Foreign exchange rates are amongst the most important economic indices in the international monetary markets. Since 1973, with the abandonment of fixed foreign exchange rates and the implementations of the floating exchange rates system by industrialized countries, researchers have been striving for an explanation of the movement of exchange rates (J. T. Yao & C. L. Tan, 2000). Exchange rates are affected by many highly correlated factors. These factors could be economic, political and even psychological. The interaction of these factors is very complex. Therefore, forecasting changes of foreign exchange rates is generally very difficult. In the past decades, various kinds of forecasting methods have been developed by many researchers and experts. Technical and fundamental analysis are the basic and major forecasting methodologies popular use in financial forecasting. Like many other economic time series, a foreign exchange rate has its own trend, cycle, season, and irregularity. Thus to identify, model, extrapolate and recombine these patterns and to realize foreign exchange rate forecasting is a major challenge. Thus much research effort has been devoted to exploring the nonlinearity of exchange rate data and to developing specific nonlinear models to improve exchange rate forecasting including the autoregressive random variance (ARV) model, auto regressive conditional heteroscedasticity (ARCH), self-exciting threshold autoregressive models, There has been growing interest in the adoption of neural networks (Zhang, G.P., Berardi, V.L, 2001), fuzzy inference systems and statistical approaches for exchange rate forecasting, such as the traditional multi-layer feed-forward network (MLFN) model, the adaptive smoothing neural network (ASNN) model (Yu, L., Wang, S. & Lai, K.K., 2000), etc..

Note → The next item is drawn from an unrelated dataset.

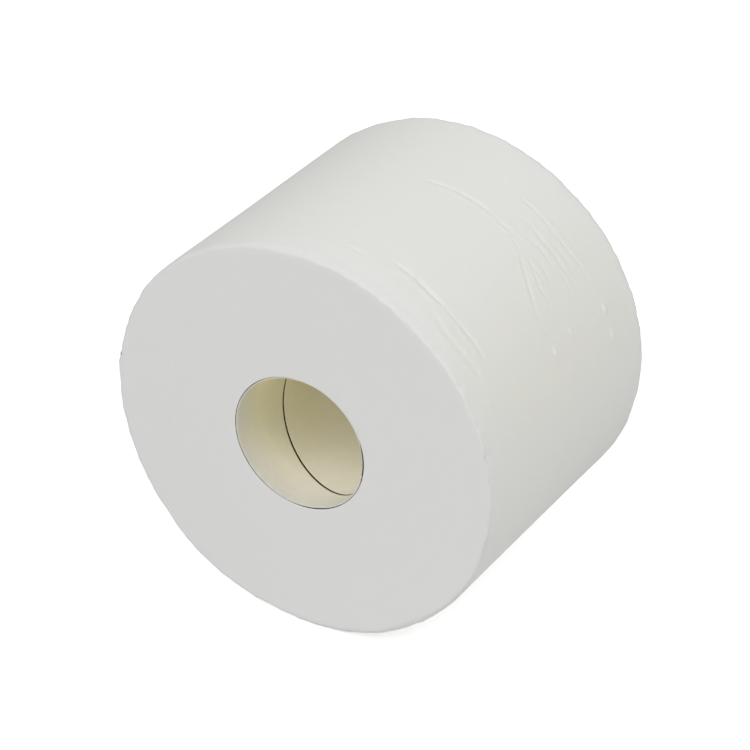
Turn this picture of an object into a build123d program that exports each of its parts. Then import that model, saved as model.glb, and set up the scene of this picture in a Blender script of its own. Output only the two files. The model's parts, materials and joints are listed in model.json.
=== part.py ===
from build123d import *
import math
import os

# A toilet paper roll lying on its side, in millimetres.
# The roll's axis runs along Y, its front end faces -Y, and +Z is up.
# The origin is on the axis, halfway between the two ends.
# Angles are taken round the axis from +X (0 degrees) through +Z (90 degrees).

# Driving sizes of the wound tissue
roll_radius = 65.5
roll_width = 96.0
edge_round_depth = 2.0
edge_round_length = 3.0
edge_bands = 3
sheet_thickness = 0.4
tail_angle = 170.0
flat_spot_drop = 0.75

# Driving sizes of the board tube that the tissue is wound on
core_outer_radius = 22.45
core_wall = 0.65
core_end_recess = 0.0

# The butt joint of the tube's inner ply, a helix that shows inside the bore
seam_pitch = 55.5
seam_front_angle = 351.7
seam_start_angle = 270.0
seam_gap = 0.45
seam_depth = 0.3
seam_overrun = 3.0

# The turns that show on both ends, as one spiral groove
shown_turns = 5
turn_groove_depth = 0.25
turn_groove_width = 0.5
turn_land_outside = 2.0
turn_land_inside = 3.0

# Sheets are torn apart along lines across the roll
sheet_length = 120.0
tear_line_depth = 0.2
tear_line_width = 0.6

# Creases across the outer turns: middle angle, middle place along Y,
# half of the angle they span, depth, mouth width and slant in degrees
front_crease = (54.5, -32.3, 13.0, 0.7, 3.0, 0.0)
middle_crease = (64.0, 10.4, 17.0, 0.6, 2.6, 4.0)
short_crease = (43.0, 18.8, 9.0, 0.4, 2.0, 0.0)
slanted_crease = (41.0, 1.6, 7.0, 0.4, 2.0, 28.0)
back_crease = (49.0, 29.2, 16.0, 0.5, 2.4, 0.0)
creases = [front_crease, middle_crease, short_crease, slanted_crease, back_crease]

# Sizes that follow from the driving ones
bore_radius = core_outer_radius - core_wall
core_length = roll_width - 2 * core_end_recess
front_y = -roll_width / 2
back_y = roll_width / 2
rest_height = roll_radius - flat_spot_drop
sheet_angle = math.degrees(sheet_length / roll_radius)
along_roll = Vector(0, 1, 0)


def radial(angle):
    """Unit vector that points from the roll's axis to its side at an angle."""
    return Vector(math.cos(math.radians(angle)), 0, math.sin(math.radians(angle)))


def half_plane(angle, centre=Vector(0, 0, 0)):
    """Sketch plane with x outwards from the axis at an angle and y along the roll."""
    outwards = radial(angle)
    return Plane(origin=centre, x_dir=outwards, z_dir=outwards.cross(along_roll))


def surface_radius(angle):
    """Distance from the roll's axis to the outer turn, which winds in from its tail."""
    past_tail = (angle - tail_angle) % 360
    if past_tail <= 180:
        return roll_radius
    return roll_radius - sheet_thickness / 2 * (1 + math.cos(math.radians(past_tail)))


def turning_axis(centre=Vector(0, 0, 0)):
    """Axis along the roll about which angles grow."""
    return Axis(centre, along_roll * -1)


# Board tube, with the helical joint of its inner ply
with BuildPart() as core_tube:
    tube_end = Plane(origin=(0, -core_length / 2, 0), x_dir=(1, 0, 0), z_dir=(0, 1, 0))
    with BuildSketch(tube_end):
        Circle(core_outer_radius)
        Circle(bore_radius, mode=Mode.SUBTRACT)
    extrude(amount=core_length)

    # The seam is followed from beyond the back end to beyond the front one.
    # Its helix starts straight below the axis.
    front_share = (seam_front_angle - seam_start_angle) / 360
    whole_turns = math.ceil(core_length / seam_pitch - front_share)
    seam_reach = seam_pitch * (whole_turns + front_share)
    with BuildLine():
        seam_path = Helix(
            pitch=seam_pitch,
            height=seam_reach + seam_overrun,
            radius=bore_radius,
            center=(0, -core_length / 2 + seam_reach, 0),
            direction=(0, -1, 0),
        )
    seam_start = seam_path @ 0
    seam_outwards = Vector(seam_start.X, 0, seam_start.Z).normalized()
    with BuildSketch(Plane(origin=seam_start, x_dir=seam_outwards, z_dir=seam_path % 0)):
        Rectangle(2 * seam_depth, seam_gap)
    sweep(path=seam_path, is_frenet=True, mode=Mode.SUBTRACT)

core_tube.part.label = "core_tube"

# Wound tissue. The outer turn is two half turns about centres half a sheet
# thickness apart, so its free edge is a step as high as the sheet is thick.
tail_direction = radial(tail_angle)
second_centre = tail_direction * (-sheet_thickness / 2)
half_turns = [
    (tail_angle, Vector(0, 0, 0), roll_radius),
    (tail_angle + 180, second_centre, roll_radius - sheet_thickness / 2),
]

groove_start_radius = roll_radius - edge_round_depth - turn_land_outside
groove_end_radius = core_outer_radius + turn_land_inside
turn_pitch = (groove_start_radius - groove_end_radius) / shown_turns
groove_centres = [Vector(0, 0, 0), tail_direction * (-turn_pitch / 2)]


def half_section(radius):
    """Outline of half the wound tissue, from the axis out to its soft edges.

    Each edge follows a quarter ellipse in a few straight bands.
    """
    edge = []
    for band in range(edge_bands + 1):
        turn = math.radians(90 * band / edge_bands)
        inset = edge_round_depth * (1 - math.sin(turn))
        setback = edge_round_length * (1 - math.cos(turn))
        edge.append((radius - inset, back_y - setback))
    front_edge = [(x, -y) for x, y in edge]
    return [(0, front_y)] + front_edge + edge[::-1] + [(0, back_y)]


def crease(middle_angle, middle_y, half_span, depth, mouth, slant):
    """Cut a crescent-shaped fold that fades out at both of its ends.

    A V-shaped ring is turned about an axis on the far side of the roll's own,
    so that it dips below the surface only over the span of the crease.
    """
    outwards = radial(middle_angle)
    setback = depth / (1 - math.cos(math.radians(half_span)))
    ring_axis_point = outwards * -setback + along_roll * middle_y
    ring_along = along_roll.rotate(Axis((0, 0, 0), outwards), slant)
    ring_axis = Axis(ring_axis_point, ring_along * -1)
    start = outwards.rotate(Axis((0, 0, 0), ring_along * -1), -half_span)
    bottom = surface_radius(middle_angle) + setback - depth
    slope = mouth / 2 / depth
    fold_plane = Plane(ring_axis_point, x_dir=start, z_dir=start.cross(ring_along))
    with BuildSketch(fold_plane) as fold_section:
        with BuildLine():
            Polyline(
                (bottom, 0),
                (bottom + 2 * depth, 2 * depth * slope),
                (bottom + 2 * depth, -2 * depth * slope),
                close=True,
            )
        make_face()
    revolve(
        fold_section.sketch,
        axis=ring_axis,
        revolution_arc=2 * half_span,
        mode=Mode.SUBTRACT,
    )


with BuildPart() as paper_roll:
    for start_angle, centre, radius in half_turns:
        with BuildSketch(half_plane(start_angle, centre)):
            with BuildLine():
                Polyline(half_section(radius), close=True)
            make_face()
        revolve(axis=turning_axis(centre), revolution_arc=180)

    # The hole that the tube fills
    with BuildSketch(Plane(origin=(0, front_y, 0), x_dir=(1, 0, 0), z_dir=(0, 1, 0))):
        Circle(core_outer_radius)
    extrude(amount=roll_width, mode=Mode.SUBTRACT)

    # The spiral of turns on each end, made of half circles
    for end_y, inwards in ((front_y, 1), (back_y, -1)):
        for step in range(2 * shown_turns):
            groove_radius = groove_start_radius - turn_pitch / 2 * step
            groove_centre = groove_centres[step % 2]
            bottom_y = end_y + inwards * turn_groove_depth
            mouth_y = end_y - inwards * turn_groove_depth
            with BuildSketch(half_plane(tail_angle + 180 * step, groove_centre)):
                with BuildLine():
                    Polyline(
                        (groove_radius, bottom_y),
                        (groove_radius + turn_groove_width, mouth_y),
                        (groove_radius - turn_groove_width, mouth_y),
                        close=True,
                    )
                make_face()
            revolve(axis=turning_axis(groove_centre), revolution_arc=180, mode=Mode.SUBTRACT)

    for sizes in creases:
        crease(*sizes)

    # Shallow lines across the outer turn, where its sheets tear apart
    for number in range(1, int(360 / sheet_angle) + 1):
        line_angle = tail_angle + number * sheet_angle
        line_bottom = surface_radius(line_angle) - tear_line_depth
        line_mouth = surface_radius(line_angle) + tear_line_depth
        line_end = Plane(origin=(0, front_y, 0), x_dir=radial(line_angle), z_dir=(0, 1, 0))
        with BuildSketch(line_end):
            with BuildLine():
                Polyline(
                    (line_bottom, 0),
                    (line_mouth, tear_line_width),
                    (line_mouth, -tear_line_width),
                    close=True,
                )
            make_face()
        extrude(amount=roll_width, mode=Mode.SUBTRACT)

    # The small flat that the soft roll lies on
    split(bisect_by=Plane(origin=(0, 0, -rest_height)), keep=Keep.TOP)

paper_roll.part.label = "paper_roll"

os.makedirs("parts", exist_ok=True)
export_step(core_tube.part, "parts/core_tube.step")
export_step(paper_roll.part, "parts/paper_roll.step")
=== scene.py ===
import json
import math

import bmesh
import bpy
import numpy as np
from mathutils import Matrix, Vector


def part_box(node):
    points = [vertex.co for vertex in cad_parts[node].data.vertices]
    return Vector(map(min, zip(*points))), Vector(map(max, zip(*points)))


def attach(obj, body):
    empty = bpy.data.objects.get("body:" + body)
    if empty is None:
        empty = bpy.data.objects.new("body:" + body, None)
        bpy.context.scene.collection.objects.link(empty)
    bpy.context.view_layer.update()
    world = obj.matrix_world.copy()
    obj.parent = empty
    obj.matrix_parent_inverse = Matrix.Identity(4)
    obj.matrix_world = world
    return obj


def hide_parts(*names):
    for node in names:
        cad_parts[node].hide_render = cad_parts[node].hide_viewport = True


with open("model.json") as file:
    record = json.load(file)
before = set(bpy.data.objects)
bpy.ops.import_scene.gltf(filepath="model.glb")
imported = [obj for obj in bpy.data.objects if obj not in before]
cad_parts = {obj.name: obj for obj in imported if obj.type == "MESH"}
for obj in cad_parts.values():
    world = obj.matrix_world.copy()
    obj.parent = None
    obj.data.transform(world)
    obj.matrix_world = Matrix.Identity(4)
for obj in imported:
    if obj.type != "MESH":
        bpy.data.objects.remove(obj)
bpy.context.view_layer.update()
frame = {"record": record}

# The roll lies with its axis along Y and its front end at -Y. Lengths are in
# metres, and in millimetres where that is said. Angles are in degrees, taken
# round the axis from +X through +Z.
MM = 0.001
paper_low, paper_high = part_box("paper_roll")
tube_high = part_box("core_tube")[1]
mounts = {mount["name"]: mount for mount in frame["record"]["mounts"]}

roll_radius = paper_high[0]
half_width = paper_high[1]
rest_height = -paper_low[2]
tube_radius = tube_high[0]
bore_radius = mounts["core_bore"]["dims"]["r_mm"] * MM

# The outer turn ends at its tail. Its last sheet is a thin shell that becomes
# part of the turn below over the merge span.
sheet_thickness = 0.4 * MM
shell_thickness = 0.3 * MM
tail_angle = 170.0
sheet_span = 105.0
merge_span = 9.0

# Both ends have soft edges, which follow a quarter ellipse
edge_round_depth = 1.4 * MM
edge_round_length = 3.0 * MM
edge_round_step = 11.25

# The tube is slightly out of round, and so is the hole that it sits in
out_of_round = 0.33 * MM

# At each end the tissue closes in a little over the tube, down to the lip's
# depth. The overhang is full down to the lip's face.
lip_depth = 1.3 * MM
lip_face = 0.3 * MM
lip_overhang = 0.15 * MM

# The joint of the tube's inner ply, as wide as the gap and narrower at the front
seam_pitch = 56.9 * MM
seam_front_angle = 348.8
seam_gap = 0.64 * MM
seam_depth = 0.3 * MM
seam_front_width = 0.6
seam_narrow_length = 14 * MM


def smooth(x):
    """0 below 0, 1 above 1, and a soft step between."""
    x = np.clip(x, 0.0, 1.0)
    return x * x * (3 - 2 * x)


def graded(stops):
    """Values from the first stop to the last.

    Each stop is a value and the step that follows it.
    """
    values = []
    for (start, step), (end, _) in zip(stops[:-1], stops[1:]):
        count = max(1, round((end - start) / step))
        values += [start + (end - start) * i / count for i in range(count)]
    return np.array(values + [stops[-1][0]])


def angle_from(angle, middle):
    """Signed difference of two angles, within half a turn."""
    return (angle - middle + 180) % 360 - 180


def bumps(angle, base, places):
    """A level with soft rises, each with its middle angle, height and half width."""
    level = base + 0.0 * angle
    for middle, height, spread in places:
        level = level + height * np.exp(-(angle_from(angle, middle) / spread) ** 2)
    return level


def merged(past):
    """How far the last sheet is part of the turn below, by the angle past the tail."""
    return smooth((past - (sheet_span - merge_span)) / merge_span)


def outer_radius(past):
    """Radius of the outer turn below the last sheet, by the angle past the tail."""
    closing = (1 + np.cos(np.radians(past))) / 2
    return roll_radius - sheet_thickness * np.where(past <= 180, 1 - merged(past), closing)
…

The major problems in designing an artificial neural network (ANN) for a given problem are how to design a satisfactory ANN architecture and which kind of learning algorithms can be effectively used for training the ANN. Weights and biases of ANNs can be learned by many methods, i.e. the back-propagation algorithm (Rumelhart, D.E. et al., 1986), genetic algorithm (D. Whitley et al., 1990; G. F. Miller et al., 1989); evolutionary programming (D. B. et al., 1990; N. Saravanan et al., 1995; J. R. McDonnell et al., 1994), random search algorithm (J. Hu, et al., 1998) and so on. Usually, a neural network's performance is highly dependent on its structure. The interaction allowed between the various nodes of the network is specified using the structure only. There may different ANN structures with different performance for a given problem, and therefore it is possible to introduce different ways to define the structure corresponding to the problem. Depending on the problem, it may be appropriate to have more than one hidden layer, feed-forward or feedback connections, and different activation functions for different units, or in some cases, direct connections between the input and output layer. In the past decades, there has been increasing interest in optimizing ANN architecture and parameters simultaneously.